Return the full material exactly.

_ _ _

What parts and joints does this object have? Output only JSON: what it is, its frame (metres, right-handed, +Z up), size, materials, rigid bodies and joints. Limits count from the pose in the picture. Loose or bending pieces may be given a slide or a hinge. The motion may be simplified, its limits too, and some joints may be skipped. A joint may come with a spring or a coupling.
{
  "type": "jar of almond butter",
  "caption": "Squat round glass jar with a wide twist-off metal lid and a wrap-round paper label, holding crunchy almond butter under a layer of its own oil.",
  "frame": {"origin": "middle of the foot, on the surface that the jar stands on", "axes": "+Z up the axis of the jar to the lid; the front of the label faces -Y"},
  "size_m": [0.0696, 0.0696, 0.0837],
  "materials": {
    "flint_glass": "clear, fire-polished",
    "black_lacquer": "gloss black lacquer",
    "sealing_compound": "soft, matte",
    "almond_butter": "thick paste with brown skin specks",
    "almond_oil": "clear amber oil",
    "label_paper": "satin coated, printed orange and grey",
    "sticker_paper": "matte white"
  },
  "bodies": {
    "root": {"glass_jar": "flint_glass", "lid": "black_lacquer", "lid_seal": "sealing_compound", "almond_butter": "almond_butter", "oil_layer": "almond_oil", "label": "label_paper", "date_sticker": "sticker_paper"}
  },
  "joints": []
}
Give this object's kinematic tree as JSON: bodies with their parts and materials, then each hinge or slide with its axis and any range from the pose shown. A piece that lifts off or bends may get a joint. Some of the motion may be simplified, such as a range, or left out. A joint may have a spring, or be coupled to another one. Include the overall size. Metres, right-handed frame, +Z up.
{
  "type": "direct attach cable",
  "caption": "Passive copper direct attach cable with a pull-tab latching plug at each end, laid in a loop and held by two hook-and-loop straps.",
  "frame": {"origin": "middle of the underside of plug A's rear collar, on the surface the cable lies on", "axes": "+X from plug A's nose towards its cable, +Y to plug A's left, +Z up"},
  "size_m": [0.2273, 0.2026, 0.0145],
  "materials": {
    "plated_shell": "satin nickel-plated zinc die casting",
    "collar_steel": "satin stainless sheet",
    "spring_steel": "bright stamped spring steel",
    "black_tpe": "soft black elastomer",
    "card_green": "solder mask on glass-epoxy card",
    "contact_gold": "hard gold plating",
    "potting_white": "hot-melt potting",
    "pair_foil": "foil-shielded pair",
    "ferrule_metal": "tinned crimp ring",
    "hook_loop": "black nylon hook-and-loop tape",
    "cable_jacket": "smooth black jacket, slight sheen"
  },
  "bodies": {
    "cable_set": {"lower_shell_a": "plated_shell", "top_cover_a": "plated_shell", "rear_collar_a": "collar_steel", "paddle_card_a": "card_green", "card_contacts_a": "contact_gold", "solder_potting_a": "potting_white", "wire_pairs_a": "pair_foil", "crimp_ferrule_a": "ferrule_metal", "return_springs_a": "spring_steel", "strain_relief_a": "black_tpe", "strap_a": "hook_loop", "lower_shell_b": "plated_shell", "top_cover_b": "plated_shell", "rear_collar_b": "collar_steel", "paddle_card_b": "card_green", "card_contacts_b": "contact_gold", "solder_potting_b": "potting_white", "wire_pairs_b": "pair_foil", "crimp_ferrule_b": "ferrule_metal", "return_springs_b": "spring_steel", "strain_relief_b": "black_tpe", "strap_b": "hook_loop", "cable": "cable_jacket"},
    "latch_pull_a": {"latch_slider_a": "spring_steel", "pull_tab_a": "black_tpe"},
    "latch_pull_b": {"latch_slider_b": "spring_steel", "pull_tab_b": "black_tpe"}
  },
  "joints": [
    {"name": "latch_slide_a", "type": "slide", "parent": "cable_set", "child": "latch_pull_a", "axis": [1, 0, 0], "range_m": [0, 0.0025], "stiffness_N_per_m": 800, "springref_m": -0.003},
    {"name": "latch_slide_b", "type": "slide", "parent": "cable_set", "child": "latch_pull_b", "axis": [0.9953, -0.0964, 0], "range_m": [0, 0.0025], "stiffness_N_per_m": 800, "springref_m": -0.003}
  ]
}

_ _ _

— TASK ANSWER —
What parts and joints does this object have? Output only JSON: what it is, its frame (metres, right-handed, +Z up), size, materials, rigid bodies and joints. Limits count from the pose in the picture. Loose or bending pieces may be given a slide or a hinge. The motion may be simplified, its limits too, and some joints may be skipped. A joint may come with a spring or a coupling.
{
  "type": "jar of almond butter",
  "caption": "Squat round glass jar with a wide twist-off metal lid and a wrap-round paper label, holding crunchy almond butter under a layer of its own oil.",
  "frame": {"origin": "middle of the foot, on the surface that the jar stands on", "axes": "+Z up the axis of the jar to the lid; the front of the label faces -Y"},
  "size_m": [0.0696, 0.0696, 0.0837],
  "materials": {
    "flint_glass": "clear, fire-polished",
    "black_lacquer": "gloss black lacquer",
    "sealing_compound": "soft, matte",
    "almond_butter": "thick paste with brown skin specks",
    "almond_oil": "clear amber oil",
    "label_paper": "satin coated, printed orange and grey",
    "sticker_paper": "matte white"
  },
  "bodies": {
    "root": {"glass_jar": "flint_glass", "lid": "black_lacquer", "lid_seal": "sealing_compound", "almond_butter": "almond_butter", "oil_layer": "almond_oil", "label": "label_paper", "date_sticker": "sticker_paper"}
  },
  "joints": []
}
Give this object's kinematic tree as JSON: bodies with their parts and materials, then each hinge or slide with its axis and any range from the pose shown. A piece that lifts off or bends may get a joint. Some of the motion may be simplified, such as a range, or left out. A joint may have a spring, or be coupled to another one. Include the overall size. Metres, right-handed frame, +Z up.
{
  "type": "direct attach cable",
  "caption": "Passive copper direct attach cable with a pull-tab latching plug at each end, laid in a loop and held by two hook-and-loop straps.",
  "frame": {"origin": "middle of the underside of plug A's rear collar, on the surface the cable lies on", "axes": "+X from plug A's nose towards its cable, +Y to plug A's left, +Z up"},
  "size_m": [0.2273, 0.2026, 0.0145],
  "materials": {
    "plated_shell": "satin nickel-plated zinc die casting",
    "collar_steel": "satin stainless sheet",
    "spring_steel": "bright stamped spring steel",
    "black_tpe": "soft black elastomer",
    "card_green": "solder mask on glass-epoxy card",
    "contact_gold": "hard gold plating",
    "potting_white": "hot-melt potting",
    "pair_foil": "foil-shielded pair",
    "ferrule_metal": "tinned crimp ring",
    "hook_loop": "black nylon hook-and-loop tape",
    "cable_jacket": "smooth black jacket, slight sheen"
  },
  "bodies": {
    "cable_set": {"lower_shell_a": "plated_shell", "top_cover_a": "plated_shell", "rear_collar_a": "collar_steel", "paddle_card_a": "card_green", "card_contacts_a": "contact_gold", "solder_potting_a": "potting_white", "wire_pairs_a": "pair_foil", "crimp_ferrule_a": "ferrule_metal", "return_springs_a": "spring_steel", "strain_relief_a": "black_tpe", "strap_a": "hook_loop", "lower_shell_b": "plated_shell", "top_cover_b": "plated_shell", "rear_collar_b": "collar_steel", "paddle_card_b": "card_green", "card_contacts_b": "contact_gold", "solder_potting_b": "potting_white", "wire_pairs_b": "pair_foil", "crimp_ferrule_b": "ferrule_metal", "return_springs_b": "spring_steel", "strain_relief_b": "black_tpe", "strap_b": "hook_loop", "cable": "cable_jacket"},
    "latch_pull_a": {"latch_slider_a": "spring_steel", "pull_tab_a": "black_tpe"},
    "latch_pull_b": {"latch_slider_b": "spring_steel", "pull_tab_b": "black_tpe"}
  },
  "joints": [
    {"name": "latch_slide_a", "type": "slide", "parent": "cable_set", "child": "latch_pull_a", "axis": [1, 0, 0], "range_m": [0, 0.0025], "stiffness_N_per_m": 800, "springref_m": -0.003},
    {"name": "latch_slide_b", "type": "slide", "parent": "cable_set", "child": "latch_pull_b", "axis": [0.9953, -0.0964, 0], "range_m": [0, 0.0025], "stiffness_N_per_m": 800, "springref_m": -0.003}
  ]
}